Outside of the first pick, the top of the draft is still very up in the air in terms of who’s going to go where. 

This could mean we won’t see the Bills make a move until draft day, or even during the draft depending on how the first few picks go. 

As far as what this means for the Texans, I can see why they made the move, but I’m not sure if I’m completely on board. 

While I still think Diggs can be a top wide receiver, I’m not sure the Texans need that. 

Nico Collins had a breakout year with Stroud, finishing with 80 receptions for 1,297 yards and eight touchdowns. 

Collins also is entering his final year of his incredibly cheap rookie deal and is due for an extension which won’t be very cheap. 

They also have second-year wideout Tank Dell returning from injury who finished the year with 47 catches, 709 yards and seven touchdowns in 11 games after breaking his fibula in week 13. 

Diggs has a $19 million cap hit with the Texans this year, but after this season, there is no dead money attached to him so they could cut him.  

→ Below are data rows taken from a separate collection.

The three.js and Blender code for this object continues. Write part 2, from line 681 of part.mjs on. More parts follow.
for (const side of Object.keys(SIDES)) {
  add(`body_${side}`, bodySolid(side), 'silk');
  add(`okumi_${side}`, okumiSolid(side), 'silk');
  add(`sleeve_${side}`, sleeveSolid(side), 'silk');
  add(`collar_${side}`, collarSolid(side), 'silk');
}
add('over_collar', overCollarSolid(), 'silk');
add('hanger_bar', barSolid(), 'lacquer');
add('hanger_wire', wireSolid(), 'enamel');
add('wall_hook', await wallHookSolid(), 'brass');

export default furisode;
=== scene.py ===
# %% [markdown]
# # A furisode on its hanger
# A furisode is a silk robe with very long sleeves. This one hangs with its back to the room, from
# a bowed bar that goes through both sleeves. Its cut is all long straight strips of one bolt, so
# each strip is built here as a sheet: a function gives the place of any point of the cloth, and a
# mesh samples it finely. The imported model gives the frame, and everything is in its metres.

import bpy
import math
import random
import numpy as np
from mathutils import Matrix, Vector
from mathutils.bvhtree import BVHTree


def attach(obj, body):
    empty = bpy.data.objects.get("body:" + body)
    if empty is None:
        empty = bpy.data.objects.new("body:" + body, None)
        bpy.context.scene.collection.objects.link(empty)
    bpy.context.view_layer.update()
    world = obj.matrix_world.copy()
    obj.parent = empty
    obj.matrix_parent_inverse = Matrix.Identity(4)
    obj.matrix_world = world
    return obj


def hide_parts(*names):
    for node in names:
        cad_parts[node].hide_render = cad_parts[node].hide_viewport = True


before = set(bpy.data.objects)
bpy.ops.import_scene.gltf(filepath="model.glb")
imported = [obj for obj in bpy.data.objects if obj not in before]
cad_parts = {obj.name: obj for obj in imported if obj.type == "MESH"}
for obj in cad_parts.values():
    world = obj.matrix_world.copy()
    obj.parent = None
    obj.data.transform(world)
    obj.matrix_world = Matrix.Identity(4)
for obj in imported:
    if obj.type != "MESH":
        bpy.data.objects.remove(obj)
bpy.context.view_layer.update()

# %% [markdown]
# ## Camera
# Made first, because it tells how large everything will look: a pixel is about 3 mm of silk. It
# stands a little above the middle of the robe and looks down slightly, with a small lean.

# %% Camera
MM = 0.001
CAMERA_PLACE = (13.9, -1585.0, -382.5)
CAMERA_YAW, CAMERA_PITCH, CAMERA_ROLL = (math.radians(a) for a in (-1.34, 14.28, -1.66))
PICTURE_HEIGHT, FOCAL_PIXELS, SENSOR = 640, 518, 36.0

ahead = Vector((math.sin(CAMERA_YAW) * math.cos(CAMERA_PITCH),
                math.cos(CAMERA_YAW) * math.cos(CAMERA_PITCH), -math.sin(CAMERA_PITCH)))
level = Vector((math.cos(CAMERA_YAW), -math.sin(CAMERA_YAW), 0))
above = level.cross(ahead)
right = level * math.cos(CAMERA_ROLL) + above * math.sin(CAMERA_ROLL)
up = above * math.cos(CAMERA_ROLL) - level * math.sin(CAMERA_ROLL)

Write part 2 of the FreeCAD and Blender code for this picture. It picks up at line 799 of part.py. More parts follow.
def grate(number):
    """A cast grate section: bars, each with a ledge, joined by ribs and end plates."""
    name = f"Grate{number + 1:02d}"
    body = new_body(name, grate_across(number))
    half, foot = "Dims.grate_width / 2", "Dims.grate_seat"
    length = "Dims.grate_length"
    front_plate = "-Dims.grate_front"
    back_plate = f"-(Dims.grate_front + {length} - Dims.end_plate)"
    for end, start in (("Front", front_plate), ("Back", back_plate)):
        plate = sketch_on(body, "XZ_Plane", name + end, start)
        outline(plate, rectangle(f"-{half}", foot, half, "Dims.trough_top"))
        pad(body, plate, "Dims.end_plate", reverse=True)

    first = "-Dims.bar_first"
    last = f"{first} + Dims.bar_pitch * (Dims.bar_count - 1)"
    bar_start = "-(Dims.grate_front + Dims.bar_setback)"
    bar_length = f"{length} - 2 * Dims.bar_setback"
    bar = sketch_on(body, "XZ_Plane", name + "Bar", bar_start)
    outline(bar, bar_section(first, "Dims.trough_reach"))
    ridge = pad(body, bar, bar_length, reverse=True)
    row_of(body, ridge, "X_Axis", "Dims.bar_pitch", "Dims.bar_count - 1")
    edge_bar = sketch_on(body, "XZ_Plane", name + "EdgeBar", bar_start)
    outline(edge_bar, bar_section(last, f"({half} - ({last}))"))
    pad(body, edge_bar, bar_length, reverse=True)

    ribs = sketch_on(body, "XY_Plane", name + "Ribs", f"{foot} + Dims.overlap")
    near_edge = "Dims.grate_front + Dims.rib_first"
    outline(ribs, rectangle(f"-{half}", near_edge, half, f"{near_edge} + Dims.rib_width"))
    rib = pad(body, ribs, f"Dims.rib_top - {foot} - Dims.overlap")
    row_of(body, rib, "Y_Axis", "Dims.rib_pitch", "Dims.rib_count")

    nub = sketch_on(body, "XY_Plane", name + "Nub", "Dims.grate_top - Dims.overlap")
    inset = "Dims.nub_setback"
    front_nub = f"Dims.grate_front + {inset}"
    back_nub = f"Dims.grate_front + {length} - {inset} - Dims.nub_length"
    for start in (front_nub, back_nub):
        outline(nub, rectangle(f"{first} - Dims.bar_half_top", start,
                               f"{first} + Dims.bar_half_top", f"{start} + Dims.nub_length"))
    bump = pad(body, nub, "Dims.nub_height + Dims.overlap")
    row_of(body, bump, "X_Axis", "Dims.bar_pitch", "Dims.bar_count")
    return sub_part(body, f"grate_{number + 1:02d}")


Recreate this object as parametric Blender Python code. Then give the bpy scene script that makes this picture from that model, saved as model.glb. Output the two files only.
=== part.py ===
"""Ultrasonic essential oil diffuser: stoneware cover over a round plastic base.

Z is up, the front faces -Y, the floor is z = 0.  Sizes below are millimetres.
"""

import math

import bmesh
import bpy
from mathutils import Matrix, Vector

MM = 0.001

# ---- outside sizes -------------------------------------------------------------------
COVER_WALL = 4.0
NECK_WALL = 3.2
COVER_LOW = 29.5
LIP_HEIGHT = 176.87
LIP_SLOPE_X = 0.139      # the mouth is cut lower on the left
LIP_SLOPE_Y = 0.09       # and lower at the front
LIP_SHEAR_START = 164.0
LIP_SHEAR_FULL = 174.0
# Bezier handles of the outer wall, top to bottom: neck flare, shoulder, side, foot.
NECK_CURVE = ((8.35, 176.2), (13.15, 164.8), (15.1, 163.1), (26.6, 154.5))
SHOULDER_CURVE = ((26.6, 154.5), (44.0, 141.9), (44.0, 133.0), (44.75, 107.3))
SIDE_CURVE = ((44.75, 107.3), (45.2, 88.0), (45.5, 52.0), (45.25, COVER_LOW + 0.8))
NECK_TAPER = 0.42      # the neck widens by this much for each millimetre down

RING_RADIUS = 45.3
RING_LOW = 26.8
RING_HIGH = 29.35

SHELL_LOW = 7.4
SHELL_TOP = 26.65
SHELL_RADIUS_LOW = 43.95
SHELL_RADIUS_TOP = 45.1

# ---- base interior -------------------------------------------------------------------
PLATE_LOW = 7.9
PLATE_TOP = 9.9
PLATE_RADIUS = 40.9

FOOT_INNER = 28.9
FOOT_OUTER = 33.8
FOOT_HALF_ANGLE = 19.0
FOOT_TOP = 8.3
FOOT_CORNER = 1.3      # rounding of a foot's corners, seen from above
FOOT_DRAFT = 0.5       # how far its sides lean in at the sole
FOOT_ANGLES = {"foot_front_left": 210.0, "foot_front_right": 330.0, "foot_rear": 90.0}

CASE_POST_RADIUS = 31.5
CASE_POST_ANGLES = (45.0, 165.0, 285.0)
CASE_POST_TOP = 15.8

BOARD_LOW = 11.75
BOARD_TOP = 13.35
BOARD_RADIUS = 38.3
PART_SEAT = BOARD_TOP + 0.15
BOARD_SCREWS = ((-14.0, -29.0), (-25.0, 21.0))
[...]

I think he will be there longer, but this could technically just be a one year rental for the Texans. 

Most Bills fans, including myself will probably have mixed emotions about this trade until the season gets underway and we see what the team does in the draft. 

With that being said, I think it was a move that had to be done as the Bills continue to make their team younger.